▶ Problem to work on: Return exactly and only these lines: the first of the listing through the one containing "on its side.".

▶ Data rows:
* * * * * * * * *

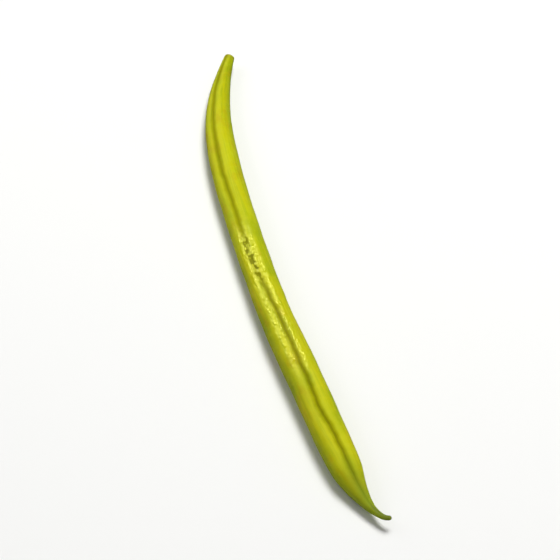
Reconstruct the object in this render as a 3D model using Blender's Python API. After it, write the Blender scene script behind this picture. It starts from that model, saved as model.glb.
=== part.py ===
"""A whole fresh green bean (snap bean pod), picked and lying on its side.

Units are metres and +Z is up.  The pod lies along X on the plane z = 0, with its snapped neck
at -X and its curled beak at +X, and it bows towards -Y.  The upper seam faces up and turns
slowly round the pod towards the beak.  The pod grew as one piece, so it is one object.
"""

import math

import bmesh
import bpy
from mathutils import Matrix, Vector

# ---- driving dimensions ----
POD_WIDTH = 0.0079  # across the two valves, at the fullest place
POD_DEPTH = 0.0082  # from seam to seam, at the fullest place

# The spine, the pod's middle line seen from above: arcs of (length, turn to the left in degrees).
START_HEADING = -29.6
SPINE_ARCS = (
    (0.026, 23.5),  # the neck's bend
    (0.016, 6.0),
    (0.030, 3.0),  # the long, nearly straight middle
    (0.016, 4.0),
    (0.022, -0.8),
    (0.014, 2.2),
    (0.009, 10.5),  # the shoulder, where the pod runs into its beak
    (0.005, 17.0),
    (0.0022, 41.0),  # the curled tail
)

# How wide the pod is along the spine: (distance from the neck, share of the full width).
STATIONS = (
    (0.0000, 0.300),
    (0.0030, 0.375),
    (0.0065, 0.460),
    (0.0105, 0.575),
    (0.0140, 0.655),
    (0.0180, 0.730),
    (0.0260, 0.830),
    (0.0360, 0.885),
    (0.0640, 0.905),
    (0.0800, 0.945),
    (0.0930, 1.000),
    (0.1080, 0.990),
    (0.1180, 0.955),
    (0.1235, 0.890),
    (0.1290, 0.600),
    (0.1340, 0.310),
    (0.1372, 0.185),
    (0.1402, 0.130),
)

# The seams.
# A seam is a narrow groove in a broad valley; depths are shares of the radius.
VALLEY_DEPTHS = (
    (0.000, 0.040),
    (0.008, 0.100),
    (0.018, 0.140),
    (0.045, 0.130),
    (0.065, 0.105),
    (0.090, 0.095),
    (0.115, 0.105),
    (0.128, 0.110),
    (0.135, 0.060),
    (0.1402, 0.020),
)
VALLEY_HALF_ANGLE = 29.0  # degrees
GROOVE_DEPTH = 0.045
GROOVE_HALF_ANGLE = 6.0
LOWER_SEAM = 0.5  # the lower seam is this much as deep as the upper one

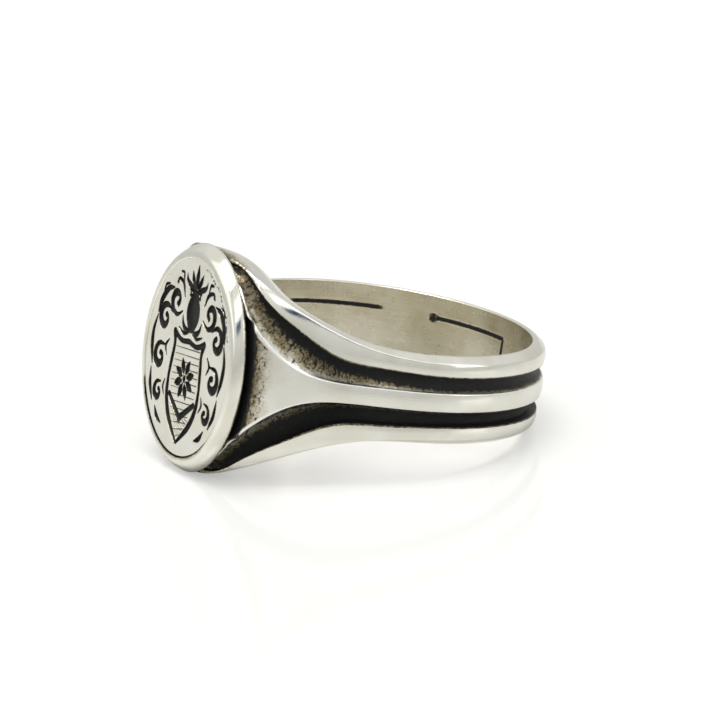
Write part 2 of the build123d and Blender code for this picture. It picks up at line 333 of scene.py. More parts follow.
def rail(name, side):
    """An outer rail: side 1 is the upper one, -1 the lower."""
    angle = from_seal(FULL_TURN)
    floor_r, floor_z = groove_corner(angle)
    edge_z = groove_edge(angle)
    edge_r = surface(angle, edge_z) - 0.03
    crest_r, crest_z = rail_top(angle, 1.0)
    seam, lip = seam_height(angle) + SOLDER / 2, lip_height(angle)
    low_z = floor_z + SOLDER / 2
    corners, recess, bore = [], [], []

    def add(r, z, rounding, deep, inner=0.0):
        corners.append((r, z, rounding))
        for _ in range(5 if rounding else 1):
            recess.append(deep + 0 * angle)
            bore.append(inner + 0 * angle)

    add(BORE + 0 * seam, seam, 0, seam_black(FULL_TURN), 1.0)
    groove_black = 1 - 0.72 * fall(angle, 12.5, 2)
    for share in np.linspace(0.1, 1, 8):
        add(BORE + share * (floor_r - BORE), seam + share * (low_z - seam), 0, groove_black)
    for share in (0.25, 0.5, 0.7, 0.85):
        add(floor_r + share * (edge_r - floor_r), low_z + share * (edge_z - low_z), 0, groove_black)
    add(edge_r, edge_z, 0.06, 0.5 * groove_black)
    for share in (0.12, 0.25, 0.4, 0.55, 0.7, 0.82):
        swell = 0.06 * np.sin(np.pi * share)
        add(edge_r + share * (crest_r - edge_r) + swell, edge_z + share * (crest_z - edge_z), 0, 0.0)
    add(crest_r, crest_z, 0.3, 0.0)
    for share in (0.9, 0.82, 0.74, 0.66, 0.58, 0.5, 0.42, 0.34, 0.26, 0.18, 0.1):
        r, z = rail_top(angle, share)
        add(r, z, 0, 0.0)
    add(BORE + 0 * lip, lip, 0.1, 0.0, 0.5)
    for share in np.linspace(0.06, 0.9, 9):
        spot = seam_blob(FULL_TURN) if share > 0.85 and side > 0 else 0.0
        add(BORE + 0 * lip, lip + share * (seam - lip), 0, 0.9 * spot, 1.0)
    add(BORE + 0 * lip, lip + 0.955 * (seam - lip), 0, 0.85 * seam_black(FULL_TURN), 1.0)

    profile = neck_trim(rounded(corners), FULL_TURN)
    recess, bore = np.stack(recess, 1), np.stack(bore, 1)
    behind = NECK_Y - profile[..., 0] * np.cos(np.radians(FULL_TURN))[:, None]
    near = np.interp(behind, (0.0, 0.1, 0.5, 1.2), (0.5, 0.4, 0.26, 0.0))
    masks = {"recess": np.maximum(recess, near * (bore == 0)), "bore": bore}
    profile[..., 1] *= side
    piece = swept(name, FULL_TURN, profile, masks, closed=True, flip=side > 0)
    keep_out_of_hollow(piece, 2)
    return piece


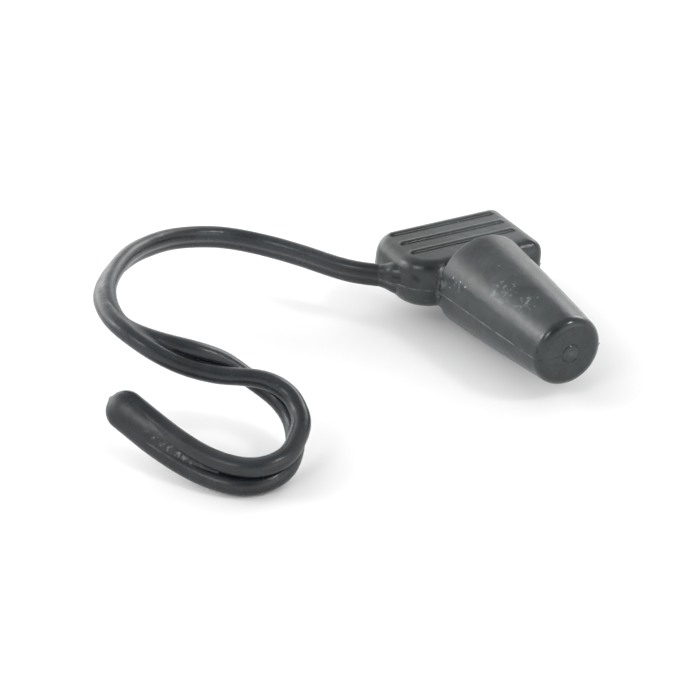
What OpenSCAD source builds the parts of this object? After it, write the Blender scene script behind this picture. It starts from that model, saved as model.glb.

* * * * * * * * *

▶ Result for this exercise:
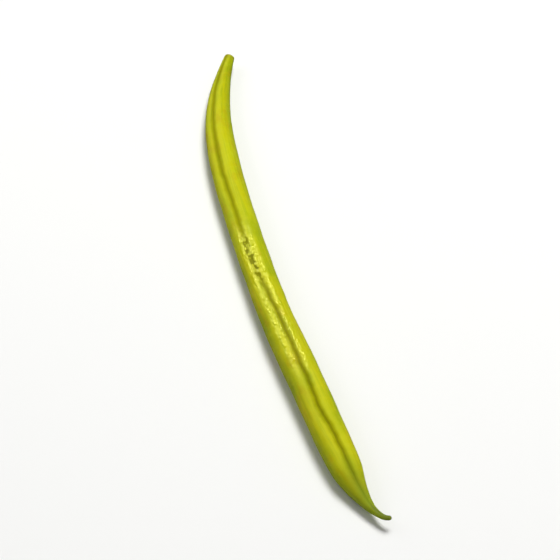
Reconstruct the object in this render as a 3D model using Blender's Python API. After it, write the Blender scene script behind this picture. It starts from that model, saved as model.glb.
=== part.py ===
"""A whole fresh green bean (snap bean pod), picked and lying on its side.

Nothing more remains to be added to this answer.